Table 3. Decay times of the F8T2 and F8BT imprinted by IJMP in ethyl cellulose film in presence or absence of nitroaromatics vapors.

F8T2			F8BT
$\mathit{\tau }$average without DNB vapors/ns	$\mathit{\tau }$average with DNB vapors/ns	${\mathit{\tau }}_{\mathit{f}\mathit{l}\mathit{u}\mathit{o}\mathit{r}.}$ Decrease (%) *	$\mathit{\tau }$average without NB vapors/ns	$\mathit{\tau }$average with DNB vapors	${\mathit{\tau }}_{\mathit{f}\mathit{l}\mathit{u}\mathit{o}\mathit{r}.}$ Decrease (%) *
1. 8	0.86	52	0.79	0.78	1

* computed as: ($\frac{{\tau }_{\mathrm{average}\mathrm{without}\mathrm{NB}\mathrm{vapors}}-{\tau }_{\mathrm{average}\mathrm{with}\mathrm{NB}\mathrm{vapors}}}{{\tau }_{\mathrm{average}\mathrm{without}\mathrm{NB}\mathrm{vapors}}}$) $\times$100.

shows the analysis of fluorescence decays of the imprinted ethyl cellulose sensor by IJMP. In the presence and absence of concentrated DNB vapors, we observed that F8BT did not exhibit any significant attenuation of its fluorescence lifetime, in contrast to the quenching observed with F8T2. In this case, we can use this system as a sensor with an internal reference for nitroaromatic vapors.

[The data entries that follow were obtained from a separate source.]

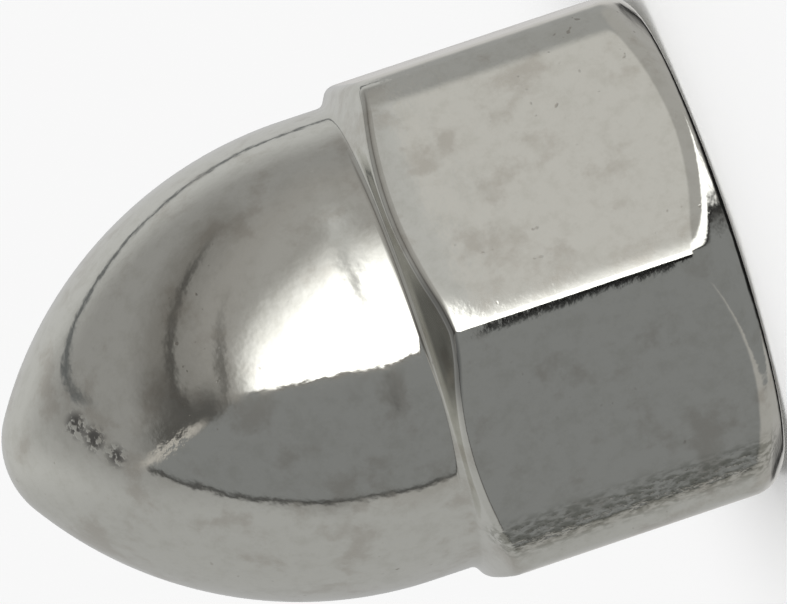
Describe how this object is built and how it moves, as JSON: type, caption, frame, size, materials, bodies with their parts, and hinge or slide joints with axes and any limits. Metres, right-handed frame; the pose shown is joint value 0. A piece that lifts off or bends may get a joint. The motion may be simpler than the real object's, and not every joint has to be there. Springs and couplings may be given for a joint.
{
  "type": "cap nut",
  "caption": "One-piece hexagon cap nut with a tall pointed crown that covers the end of the thread.",
  "frame": {"origin": "centre of the bearing face, where the thread's axis meets it", "axes": "+Z along the thread's axis towards the crown's tip; +X out of one flat of the hexagon"},
  "size_m": [0.0126, 0.0144, 0.0182],
  "materials": {
    "bright_plating": "bright plating on steel, polished but slightly rippled, with fine pits and faint smudges"
  },
  "bodies": {
    "root": {"cap_nut": "bright_plating"}
  },
  "joints": []
}
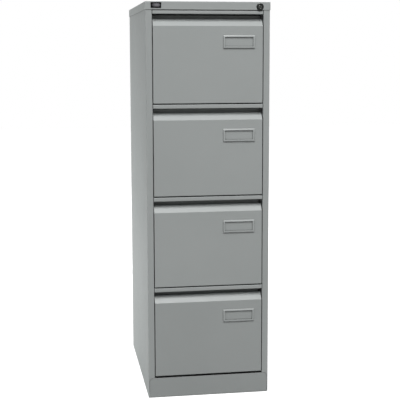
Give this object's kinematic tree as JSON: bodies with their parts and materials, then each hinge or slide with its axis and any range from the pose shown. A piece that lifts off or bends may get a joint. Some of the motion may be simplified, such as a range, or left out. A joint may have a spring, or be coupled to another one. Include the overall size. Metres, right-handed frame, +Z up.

If we compare the values in the lifetime attenuation for the F8T2 and F8BT (Table 3), we observe that the F8T2 lifetime decreases by 52%, whereas there are insignificant changes in the F8BT lifetime. The measured sensitivity is equivalent to that obtained in plasticized ethyl cellulose films.

The sensor was tested in a dynamic setup composed of two mass flow controllers (MFCs Dwyer GFC-2102), one controlling the flow of clean air and the other controlling the flow of saturated nitrobenzene vapor, obtained from a bubbler at constant temperature and constant pressure. Both MFCs are controlled from MATLAB through a microcontroller (PIC24FV16KM202) that sets the references to the MFCs, defining the composition of the nitrobenzene-clean air mixture. As expected, the proposed differential approach guaranteed very good sensitivity and fast response from the electronics side while providing high-level input signals. Figure 11 shows the sensor response after a 20-second exposure to minute NB vapors.

For in-field applications, the fast response to the presence of a small concentration of nitroaromatics is a very positive characteristic. Although the recovery time is rather long (several minutes), this can be acceptable for scenarios where the detection of frequent changes in the analyte level is not required.

4. Conclusions

We have studied fluorene-based conjugated polymers as fluorescence sensing materials for nitroaromatic vapors with the overall goal of detecting explosives using such polymers. The best conjugated polymer in our studies was found to be poly(9,9-dioctylfluorenyl-2,7-diyl]-co-bithiophene] (F8T2). It is stable, has a good absorption between 400 and 450 nm, a strong and structured fluorescence around 550 nm. A 96% quenching of fluorescence, accompanied by a corresponding decrease in the fluorescence lifetime, is seen on exposure of the plasticizer film of F8T2 ethylcellulose to the model compounds nitrobenzene (NB) and 1,3-dinitrobenzene (DNB) vapors, both from the family of common explosives vapors.

Furthermore, it was demonstrated that ink-jet microprinting can be used as a convenient approach to easily and rapidly fabricate films containing these sensors and inert reference materials, with the same sensitivity of plasticized ethyl cellulose films towards nitroaromatic vapors.

A sensor prototype based on the F8T2 conjugated polymer was developed and tested. The ability of the sensor to detect small quantities of nitrobenzene was confirmed. The sensor prototype showed very fast response (a few seconds) to the presence of small concentrations of the target analyte, but also showed a large recovery time, which limits its potential applications. This slow recovery may result from the designed sampling chamber and also from the time required for desorption of the nitrobenzene molecules from the polymer surface. Both of the above aspects will be addressed in a future designs, optimizing polymer thickness and porosity, and optimizing the shape and arrangement of the sampling chamber.